There is no way that Spike Lee could have made a conventional, easy to digest satire out of “Bamboozled.” The subject matter is too uncomfortable, too awkward, and too timely (even now) to be presented as a “Network”-like prestige picture, or “Producers”-like comedy. “Bamboozled” has to be balls-out discomforting if it’s to have any impact. If you want easy satire of the way Hollywood stereotypes black actors and entertainment, watch Frank Oz’s “Bowfinger” and the scenes where Eddie Murphy’s Kit Ramsey is complaining to his agent about his roles. That is funny and hits on truths, but it isn’t Lee’s MO in this film.
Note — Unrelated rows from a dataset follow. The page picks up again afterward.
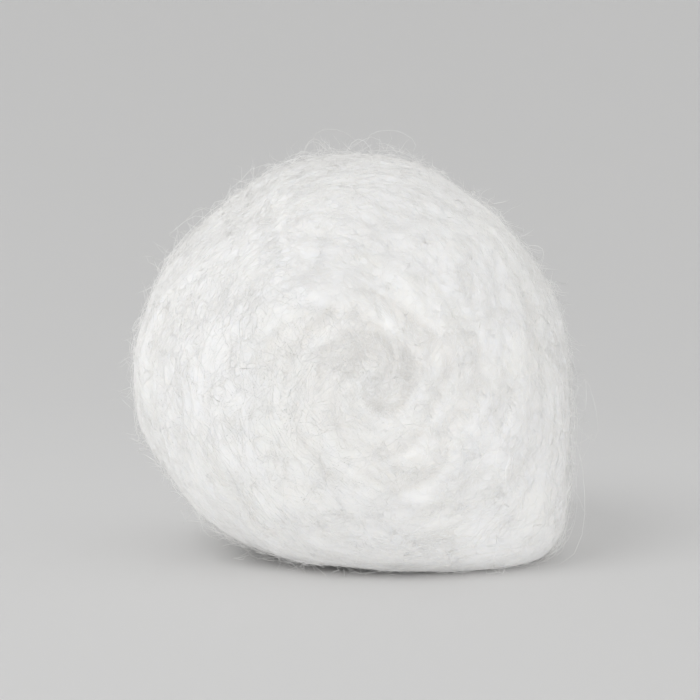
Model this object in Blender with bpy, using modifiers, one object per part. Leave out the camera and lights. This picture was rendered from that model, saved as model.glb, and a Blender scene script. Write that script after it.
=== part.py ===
"""A cotton ball: a short length of carded cotton, rolled up and packed among its neighbours.

Metres, +Z up. The origin is on the bench, under the middle of the ball's box. The coil that the
cotton was rolled into ends at the front, which faces -Y, and at the back.
"""

from math import acos, exp

import bmesh
import bpy
from mathutils import Vector

# Driving dimensions, the ball's outer box.
WIDTH = 0.0300
DEPTH = 0.0285
HEIGHT = 0.0275

# The cage that Subdivision Surface rounds: cuts along each edge of a cube, then the levels.
CAGE_CUTS = 5
SMOOTH_LEVELS = 2

# How far the shape is sunk into the bench before the bench cuts it flat.
BENCH_CUT = 0.0005

# Below, lengths are shares of the ball's radius before it was packed.
# Each swelling: the way it faces, how far it stands out, and how wide it is in radians.
SWELLINGS = (
    ((0.74, 0.00, -0.67), 0.24, 0.45),  # squeezed out between the bench and the right-hand flat
    ((0.45, -0.55, -0.70), 0.14, 0.60),  # and along the bench towards the front
    ((0.45, 0.55, -0.70), 0.14, 0.60),  # and towards the back
    ((-0.30, 0.35, 0.50), 0.03, 0.50),  # a fuller back shoulder
)
# Each flat: the way it faces, its distance from the middle, and the width of its soft edge.
FLATS = (
    ((0.00, 0.00, -1.00), 0.86, 0.12),  # the flat that it stands on
    ((1.00, 0.00, -0.06), 0.98, 0.16),
    ((0.70, 0.22, 0.68), 0.93, 0.28),
    ((-0.60, -0.24, 0.76), 0.96, 0.30),
    ((-1.00, 0.10, 0.25), 0.98, 0.15),
    ((-0.74, 0.05, -0.67), 0.94, 0.16),
    ((0.10, -1.00, 0.10), 0.99, 0.22),  # the coil's front end
    ((-0.20, 1.00, 0.05), 0.98, 0.22),  # the coil's back end
    ((0.60, 0.75, -0.10), 0.97, 0.24),
)

COTTON_WHITE = (0.93, 0.925, 0.91, 1.0)
COTTON_ROUGHNESS = 0.95


def clear_scene():
    for obj in list(bpy.data.objects):
        bpy.data.objects.remove(obj)


def new_collection(name):
    collection = bpy.data.collections.new(name)
    bpy.context.scene.collection.children.link(collection)
    return collection


def cotton_material():
    material = bpy.data.materials.new("cotton")
    material.use_nodes = True
    shader = material.node_tree.nodes["Principled BSDF"]
    shader.inputs["Base Color"].default_value = COTTON_WHITE
    shader.inputs["Roughness"].default_value = COTTON_ROUGHNESS
    shader.inputs["Metallic"].default_value = 0.0
    return material


def soft_min(value, limit, softness):
    """The smaller of value and limit, blended where they are within softness of each other."""
    overlap = max(softness - abs(value - limit), 0.0) / softness
    return min(value, limit) - overlap * overlap * softness / 4


def packed(direction):
    """Where packing moves the point of a unit ball that lies this way from its middle."""
    radius = 1.0
    for facing, height, width in SWELLINGS:
        away = acos(max(-1.0, min(1.0, direction.dot(Vector(facing).normalized()))))
        radius += height * exp(-((away / width) ** 2))
    point = direction * radius
    for facing, distance, softness in FLATS:
        normal = Vector(facing).normalized()
        reach = point.dot(normal)
        point += normal * (soft_min(reach, distance, softness) - reach)
    return point


def ball_cage(name):
    """A cube, cut up and blown out to the packed shape, in radii."""
    cage = bmesh.new()
    bmesh.ops.create_cube(cage, size=2.0)
    bmesh.ops.subdivide_edges(cage, edges=cage.edges[:], cuts=CAGE_CUTS, use_grid_fill=True)
    for vertex in cage.verts:
        vertex.co = packed(vertex.co.normalized())
    mesh = bpy.data.meshes.new(name)
    cage.to_mesh(mesh)
    cage.free()
    return mesh


def evaluated_box(obj):
    """The lowest and highest corner of the object as its modifiers leave it."""
    bpy.context.view_layer.update()
    evaluated = obj.evaluated_get(bpy.context.evaluated_depsgraph_get())
    points = [vertex.co for vertex in evaluated.data.vertices]
    low = Vector([min(point[axis] for point in points) for axis in range(3)])
    high = Vector([max(point[axis] for point in points) for axis in range(3)])
    return low, high


def fit_to_box(obj, low, high):
    """Stretches the cage so that its smoothed surface fills the box from low to high."""
    was_low, was_high = evaluated_box(obj)
    for vertex in obj.data.vertices:
        for axis in range(3):
            share = (vertex.co[axis] - was_low[axis]) / (was_high[axis] - was_low[axis])
            vertex.co[axis] = low[axis] + share * (high[axis] - low[axis])
    obj.data.update()


def bench_cutter(collection):
    """A block with its top at the bench."""
    block = bmesh.new()
    bmesh.ops.create_cube(block, size=2 * WIDTH)
    mesh = bpy.data.meshes.new("bench_cutter")
    block.to_mesh(mesh)
    block.free()
    cutter = bpy.data.objects.new("bench_cutter", mesh)
    cutter.location.z = -WIDTH
    cutter.hide_render = True
    cutter.display_type = "WIRE"
    collection.objects.link(cutter)
    return cutter


def cotton_ball(parts, cutters):
    ball = bpy.data.objects.new("cotton_ball", ball_cage("cotton_ball"))
    parts.objects.link(ball)
    ball.data.materials.append(cotton_material())

    rounding = ball.modifiers.new("rounding", "SUBSURF")
    rounding.levels = SMOOTH_LEVELS
    rounding.render_levels = SMOOTH_LEVELS
    fit_to_box(
        ball,
        Vector((-WIDTH / 2, -DEPTH / 2, -BENCH_CUT)),
        Vector((WIDTH / 2, DEPTH / 2, HEIGHT)),
    )
    ball.data.shade_smooth()

    bench = ball.modifiers.new("bench", "BOOLEAN")
    bench.operation = "DIFFERENCE"
    bench.object = bench_cutter(cutters)
    return ball


def main():
    clear_scene()
    cotton_ball(new_collection("cotton_ball"), new_collection("cutters"))


main()
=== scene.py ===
"""The cotton ball's looks: a soft body of rolled cotton, wrapped in a web of real fibres.

Metres, +Z up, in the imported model's frame. The sliver is rolled about an axis that runs from the
front of the ball to the back, so the fibres lie around that axis and wind into a coil at each end.
A place on the ball is a direction from its middle, and a height above the body.
"""

from collections.abc import Callable
from itertools import product
from math import atan, cos, pi, radians, sin, tan
from typing import NamedTuple

import bmesh
import bpy
import numpy as np
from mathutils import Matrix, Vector
from mathutils.bvhtree import BVHTree

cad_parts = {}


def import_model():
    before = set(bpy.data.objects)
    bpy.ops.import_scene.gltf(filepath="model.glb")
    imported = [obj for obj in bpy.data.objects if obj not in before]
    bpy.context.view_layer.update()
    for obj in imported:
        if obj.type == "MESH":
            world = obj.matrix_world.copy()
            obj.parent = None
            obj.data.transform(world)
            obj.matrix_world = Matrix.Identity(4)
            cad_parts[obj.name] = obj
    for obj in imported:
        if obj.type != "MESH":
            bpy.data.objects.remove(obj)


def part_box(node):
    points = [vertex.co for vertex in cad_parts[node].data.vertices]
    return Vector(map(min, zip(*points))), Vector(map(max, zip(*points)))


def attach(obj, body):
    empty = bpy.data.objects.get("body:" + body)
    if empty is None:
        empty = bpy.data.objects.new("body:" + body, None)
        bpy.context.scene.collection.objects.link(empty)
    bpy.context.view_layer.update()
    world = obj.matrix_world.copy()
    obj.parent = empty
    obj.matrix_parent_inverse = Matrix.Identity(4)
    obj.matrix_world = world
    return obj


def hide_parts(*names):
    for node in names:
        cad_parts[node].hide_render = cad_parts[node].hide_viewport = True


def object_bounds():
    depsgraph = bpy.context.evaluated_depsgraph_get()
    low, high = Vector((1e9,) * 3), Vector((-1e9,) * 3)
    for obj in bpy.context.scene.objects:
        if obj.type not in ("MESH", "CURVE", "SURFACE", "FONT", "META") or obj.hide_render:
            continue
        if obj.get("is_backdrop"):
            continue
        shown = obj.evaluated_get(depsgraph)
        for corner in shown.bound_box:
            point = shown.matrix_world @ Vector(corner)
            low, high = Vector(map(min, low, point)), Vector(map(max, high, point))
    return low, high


MM = 0.001
SEED = 20  # each noise below adds its own number to it

# The name of the UV map laid on each piece.
BAKE_MAP = "OFBake"

# The roll's axis leans a little, so neither coil ends quite in the middle of its face.
ROLL_AXIS = (-0.09, 1.0, 0.05)

# The way the fibres lie.
WRAP_PITCH = radians(9)  # how steeply they climb around the sides
COIL_PITCH = radians(38)  # how steeply they run in at the ends
COIL_REACH = radians(38)  # how far from its end a coil is felt
WANDER = radians(22)  # how far they stray from all that
FIBRE_FLOOR = 0.02 * MM  # no fibre goes lower

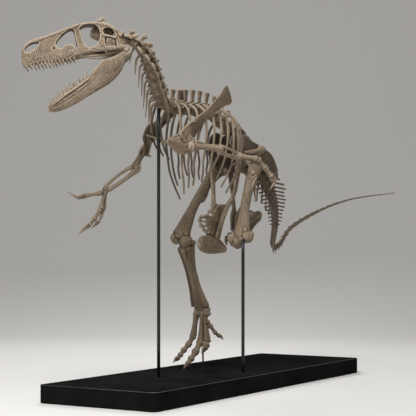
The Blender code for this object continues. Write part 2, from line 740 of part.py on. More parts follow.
# Long bones: a head, a waist and a foot, bowed a little
def long_bone(start, end, head, waist, foot, bow=(0, 0, 0), up=(1, 0, 0), sides=8):
    start, end, bow = Vector(start), Vector(end), Vector(bow)
    marks = (0.0, 0.10, 0.34, 0.66, 0.90, 1.0)
    if sides > 7:
        marks = (0.0, 0.05, 0.17, 0.34, 0.66, 0.83, 0.95, 1.0)
    path, sizes = [], []
    for t in marks:
        path.append(start.lerp(end, t) + bow * (4 * t * (1 - t)))
        if t < 0.5:
            far = max(0.0, 1 - t / 0.34)
            size = [w + (h - w) * far ** 0.8 for h, w in zip(head, waist)]
        else:
            far = max(0.0, 1 - (1 - t) / 0.34)
            size = [w + (f - w) * far ** 0.8 for f, w in zip(foot, waist)]
        if t in (0.0, 1.0):
            size = [s * 0.68 for s in size]
        sizes.append(tuple(size))
    return sweep(path, sizes, sides, up)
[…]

Lee wants to shove your face into the reality black entertainers live with every day, and show you how they’re forced into traditional stereotypes for the sake of your entertainment. Of course, this is an extreme place to take things, but considering the debates and controversies that still exist 17 years after this film came out, I’m grateful he had the courage of his convictions to make this film, even if he wants to make you queasy thinking about your place in perpetuating these stereotypes and images, and even if you aren’t personally racist yourself. That’s always been Lee’s most important tool as a filmmaker, and he uses it to get under our skin, and make us want to change our ways of seeing the world.